Problem details →
From the data that follows, print exactly the lines starting at the one containing "Reconstruct the object" and ending at the one containing "const seam = 0.3;"; include both of them and nothing more.
────────────────────────────────────────
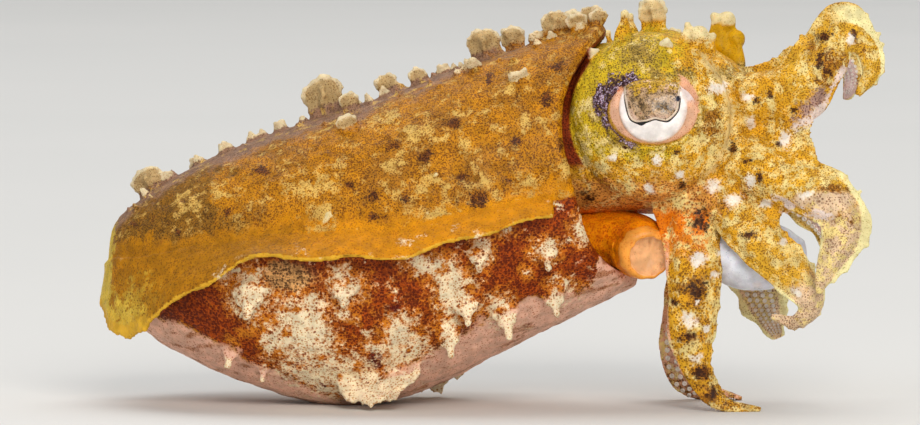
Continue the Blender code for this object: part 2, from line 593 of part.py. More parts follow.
def head():
    """The head with its eye bulges, lids, eye sockets and the roots of all ten limbs."""
    body = loft("head", head_rings(), "head_skin")
    parts = []
    for side in (RIGHT, LEFT):
        parts.append(ellipsoid("bulge", to_side(BULGE, side), BULGE_SIZE))
        parts.append(lid(side))
        parts.append(tentacle_length("stub", side, 0, TENTACLE_STUB))
    for name, side in ARMS:
        parts.append(arm_length("stub", name, side, 0, ARM_STUB, STUB_RINGS))
    for side, out, height, width in HEAD_CROWNS:
        base = BULGE + BULGE_SIZE * unit(out)
        base, out = to_side(base, side), unit(to_side(out, side))
        parts += crowns(base, out, np.cross(ACROSS, out), height, width)
    boolean(body, parts, "UNION")
    sockets = [ellipsoid("socket", to_side(EYE, side), EYE_SIZE + GAP) for side in (RIGHT, LEFT)]
    return boolean(body, sockets, "DIFFERENCE")


def eye(side):
    """An eyeball with the groove of its pupil."""
    ball = ellipsoid(f"eye_{SIDE_NAME[side]}", to_side(EYE, side), EYE_SIZE, "eye")
    x, z = PUPIL.T
    depth = np.sqrt(1 - (x / EYE_SIZE[0]) ** 2 - (z / EYE_SIZE[2]) ** 2)
    floor = EYE[1] + EYE_SIZE[1] * depth - PUPIL_DEPTH
    along = unit(np.gradient(PUPIL, axis=0)) * PUPIL_HALF
    corners = [(-1, floor), (1, floor), (1, floor + PUPIL_REACH), (-1, floor + PUPIL_REACH)]
    rings = np.stack([
        np.stack([EYE[0] + x - turn * along[:, 1], y, EYE[2] + z + turn * along[:, 0]], axis=-1)
        for turn, y in corners
    ], axis=1)
    return boolean(ball, [loft("groove", to_side(rings, side))], "DIFFERENCE")


def tube_rings(path, radii, sides, forward):
    """Round sections along a path, square to the forward directions."""
    first = unit(np.cross(forward, (0.0, 0.0, 1.0)))
    second = np.cross(forward, first)
    turn = circle(sides)[None, :, None]
    ring = np.cos(turn) * first[:, None] + np.sin(turn) * second[:, None]
    return path[:, None] + radii[:, None, None] * ring


def funnel():
    """The tube that the animal breathes and jets through, hollow at its mouth."""
    share = np.linspace(0, 1, FUNNEL_RINGS)
    path = spline(np.vstack([cup_point(-FUNNEL_DROP), FUNNEL_PATH]), share)
    radii = spline(FUNNEL_RADII[:, None], share)[:, 0]
    forward = unit(np.gradient(path, axis=0))
    forward[0] = ALONG
    path = np.vstack([path, path[-1], path[-1] - FUNNEL_DEPTH * forward[-1]])
    radii = np.append(radii, [FUNNEL_MOUTH, FUNNEL_FLOOR])
    forward = np.vstack([forward, forward[-1], forward[-1]])
    return loft("funnel", to_side(tube_rings(path, radii, FUNNEL_SIDES, forward), RIGHT), "funnel_skin")


def mouth():
    """The soft cone round the beak, facing the front of the head."""
    pitch = math.radians(HEAD_SHAPE[-1, -1])
    forward = np.array([math.cos(pitch), 0.0, math.sin(pitch)])
    up = np.array([-math.sin(pitch), 0.0, math.cos(pitch)])
    turn = circle(MOUTH_SIDES)[None, :, None]
    centre = head_rings()[-1].mean(0) + forward * (GAP + MOUTH_PROFILE[:, :1])
    ring = MOUTH_PROFILE[:, 1][:, None, None] * (np.cos(turn) * up + np.sin(turn) * ACROSS)
    return loft("mouth", centre[:, None] + ring, "white_flesh")


def walk(path, place, cuts):
    """Middle, forward direction and share of a limb's path at distances from its root.

    Near a cut all sections lie square to the path at the middle of the cut, so that the faces
    on both sides of it are parallel.
    """
    fine = np.linspace(0, 1, LIMB_STEPS)
    dense = spline(path, fine)
    reach = np.append(0, np.cumsum(np.linalg.norm(np.diff(dense, axis=0), axis=1)))
    at = place.astype(float)
    for cut in cuts:
        at[np.abs(place - cut) < GAP] = cut
    middle, forward = (
        np.stack([np.interp(at, reach, column) for column in values.T], axis=-1)
        for values in (dense, np.gradient(dense, axis=0))
    )
    forward = unit(forward)
    return middle + (place - at)[:, None] * forward, forward, np.interp(at, reach, fine)


def limb_end(path):
    dense = spline(path, np.linspace(0, 1, LIMB_STEPS))
    return np.linalg.norm(np.diff(dense, axis=0), axis=1).sum()


def tentacle_length(name, side, start, end):
    """A length of a feeding arm between two distances from its root."""
    place = np.linspace(start, end, TENTACLE_RINGS)
    middle, forward, share = walk(TENTACLE_PATH[side], place, [TENTACLE_STUB + GAP / 2])
    radii = spline(TENTACLE_RADII[side][:, None], share)[:, 0]
    finish = None if name == "stub" else "white_flesh"
    return loft(name, to_side(tube_rings(middle, radii, TENTACLE_SIDES, forward), side), finish)


def arm_cuts(arm):
    """Where an arm leaves the head, and where its base ends."""
    start = ARM_STUB + GAP
    return np.array([ARM_STUB, start + ARM_SPLIT * (limb_end(arm.path) - start)])


def arm_places(arm, place):
    """Middle, outward and across directions and sizes of an arm at distances from its root."""
    middle, forward, share = walk(arm.path, place, arm_cuts(arm) + GAP / 2)
    outward = spline(arm.outward, share)
    outward = unit(outward - np.sum(outward * forward, axis=-1, keepdims=True) * forward)
    sizes = spline(np.stack([arm.width, arm.upper, arm.lower], axis=-1), share)
    return middle, outward, np.cross(forward, outward), np.maximum(sizes, 0).T


def arm_length(node, name, side, start, end, count):
    """A length of an arm: rounded outside, flatter inside, with a thin skin flap on both edges."""
    middle, outward, across, sizes = arm_places(ARMS[name, side], np.linspace(start, end, count))
    width, upper, lower = sizes
    thick = width * ARM_THICKNESS
    high, low, edge = width + upper, -width - lower, np.minimum(EDGE, ARM_EDGE * thick)
    section = [(high, edge), *((a * width, b * thick) for a, b in ARM_OUTER), (low, edge),
               (low, -edge), *((a * width, b * thick) for a, b in ARM_INNER), (high, -edge)]
    rings = np.stack([middle + a[:, None] * across + b[:, None] * outward for a, b in section], axis=1)
    turn = len(ARM_OUTER) + 2
    return loft(node, to_side(rings, side), None if node == "stub" else "head_skin", turn)


def arm_suckers(arm, side, start, end, count):
    """Suckers between two distances along an arm, smaller towards its tip."""
    places = np.linspace(start + SUCKER_MARGIN, end - SUCKER_MARGIN, count)
    middle, outward, across, (width, _, _) = arm_places(arm, places)
    row = SUCKER_ROW * np.where(np.arange(count) % 2, 1, -1) * width
    depth = ARM_THICKNESS * width
    base = middle + row[:, None] * across - SUCKER_FACE * depth[:, None] * outward
    radius, sink = np.minimum(SUCKER_RADIUS, SUCKER_SHARE * width), SUCKER_SINK * depth
    return [
        sucker(*(to_side(v[i], side) for v in (base, -outward, across)), radius[i], sink[i])
        for i in range(count)
        if base[i, 2] > SUCKER_FLOOR
    ]


def arm(name, side):
    """The free part of an arm, in a base and a tip, with its suckers."""
    shape = ARMS[name, side]
    stub, split = arm_cuts(shape)
    end = limb_end(shape.path)
    node = f"{name}_{SIDE_NAME[side]}"
    base = arm_length(f"{node}_base", name, side, stub + GAP, split, BASE_RINGS)
    boolean(base, arm_suckers(shape, side, stub + GAP, split, BASE_SUCKERS), "UNION")
    tip = arm_length(f"{node}_tip", name, side, split + GAP, end, TIP_RINGS)
    boolean(tip, arm_suckers(shape, side, split + GAP, end, TIP_SUCKERS), "UNION")
    if name == "arm_4":
        boolean(tip, [ground()], "DIFFERENCE")


def build():
    clear_scene()
    mantle()
    head()
    funnel()
    mouth()
    for side in (RIGHT, LEFT):
        fin(side)
        flap(side)
        eye(side)
        tentacle_length(f"tentacle_{SIDE_NAME[side]}", side, TENTACLE_STUB + GAP, limb_end(TENTACLE_PATH[side]))
    for name, side in ARMS:
        arm(name, side)


build()
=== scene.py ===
"""Looks of the dwarf cuttlefish: a skin over the body, a skin over head and arms, and its eyes,
funnel, feeding arms, mouth and suckers.

The animal faces +X, its right side is towards -Y and the ground is z = 0. Lengths are in
millimetres; they become metres where a mesh is made.
"""
import itertools
import logging
import math
from collections.abc import Sequence
from dataclasses import dataclass, field
from enum import Enum
from functools import partial

import bpy
import numpy as np
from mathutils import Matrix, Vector


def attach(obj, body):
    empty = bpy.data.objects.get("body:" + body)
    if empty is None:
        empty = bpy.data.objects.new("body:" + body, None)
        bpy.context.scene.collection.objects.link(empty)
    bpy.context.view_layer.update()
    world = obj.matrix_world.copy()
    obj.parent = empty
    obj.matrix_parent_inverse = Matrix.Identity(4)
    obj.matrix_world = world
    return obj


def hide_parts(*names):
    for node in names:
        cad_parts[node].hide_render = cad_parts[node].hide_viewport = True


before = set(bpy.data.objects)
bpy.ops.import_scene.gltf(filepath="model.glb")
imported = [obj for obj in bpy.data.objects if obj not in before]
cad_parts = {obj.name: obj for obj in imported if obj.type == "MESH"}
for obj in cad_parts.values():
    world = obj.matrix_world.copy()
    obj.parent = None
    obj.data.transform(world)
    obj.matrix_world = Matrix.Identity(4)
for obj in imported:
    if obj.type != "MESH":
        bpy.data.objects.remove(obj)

LOG = logging.getLogger("cuttlefish")
MM = 0.001
Array = np.ndarray
Shell = tuple[Array, Array]  # points in millimetres, triangles
Row = tuple[float, ...]
Rows = tuple[Row, ...]


class Side(Enum):
    """A side of the animal. The value is the sign of y on it."""

    RIGHT = -1
    LEFT = 1

    @property
    def word(self) -> str:
        """The side's name as the CAD nodes spell it."""
        return self.name.lower()

    def place(self, points: Array) -> Array:
        """Points made for the left side, moved to this one."""
        return np.asarray(points, float) * (1, self.value, 1)


# Shapes as formulas


def unit(v: Array) -> Array:
    """Vectors divided by their length."""
    v = np.asarray(v, float)
    return v / np.linalg.norm(v, axis=-1, keepdims=True)


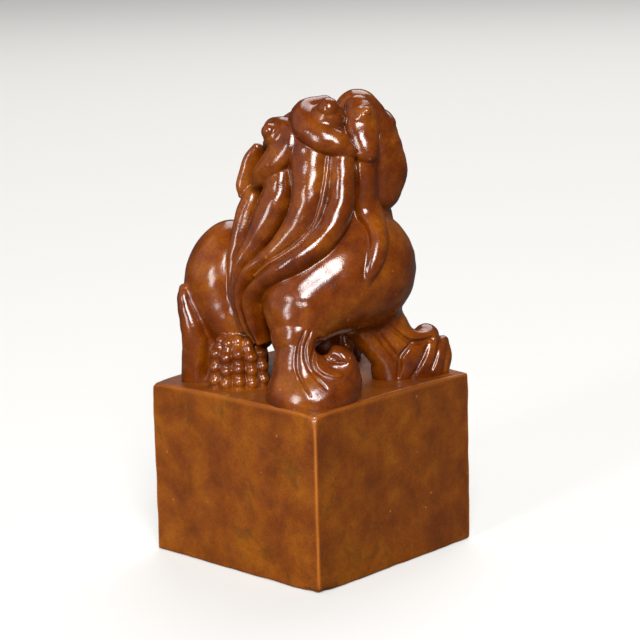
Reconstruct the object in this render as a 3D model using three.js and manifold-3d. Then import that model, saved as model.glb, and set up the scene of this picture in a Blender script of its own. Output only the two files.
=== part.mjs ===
// A hand seal carved from one piece of soapstone: a square block whose knob is a crouching guardian lion.
// The lion's body faces +X and its head is turned over its left shoulder to face +Y.
// The one stone is divided along its carved grooves into named masses, which never move.
// Units are millimetres. The origin is the middle of the seal face, with +Z up.

import * as THREE from "three";
import { mergeVertices } from "three/addons/utils/BufferGeometryUtils.js";
import Module from "manifold-3d";

const wasm = await Module();
wasm.setup();

// The block and its seal face.
const blockSide = 30;
const blockHeight = 23;
const edgeBevel = 0.4;
const borderInset = 1.2;
const borderGroove = 0.9;
const reliefDepth = 0.5;
const fretLine = 0.8;

// The groove left between neighbouring masses.
const seam = 0.3;

// The barrel's middle stands this high above the block's top. The other masses are set from it.
const bodyHeight = 14.6;
const chestRise = 0.8;
const shoulderDrop = 1.1;
const haunchDrop = 2.0;
const headRise = 13.6;

// Radii and widths of the masses.
const chestRadius = 8.2;
const barrelRadius = 6.7;
const shoulderRadius = 5.6;
const haunchWidth = 4.7;
const haunchLength = 5.3;
const neckRadius = barrelRadius + 0.1;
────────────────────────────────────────
Written response →
Reconstruct the object in this render as a 3D model using three.js and manifold-3d. Then import that model, saved as model.glb, and set up the scene of this picture in a Blender script of its own. Output only the two files.
=== part.mjs ===
// A hand seal carved from one piece of soapstone: a square block whose knob is a crouching guardian lion.
// The lion's body faces +X and its head is turned over its left shoulder to face +Y.
// The one stone is divided along its carved grooves into named masses, which never move.
// Units are millimetres. The origin is the middle of the seal face, with +Z up.

import * as THREE from "three";
import { mergeVertices } from "three/addons/utils/BufferGeometryUtils.js";
import Module from "manifold-3d";

const wasm = await Module();
wasm.setup();

// The block and its seal face.
const blockSide = 30;
const blockHeight = 23;
const edgeBevel = 0.4;
const borderInset = 1.2;
const borderGroove = 0.9;
const reliefDepth = 0.5;
const fretLine = 0.8;

// The groove left between neighbouring masses.
const seam = 0.3;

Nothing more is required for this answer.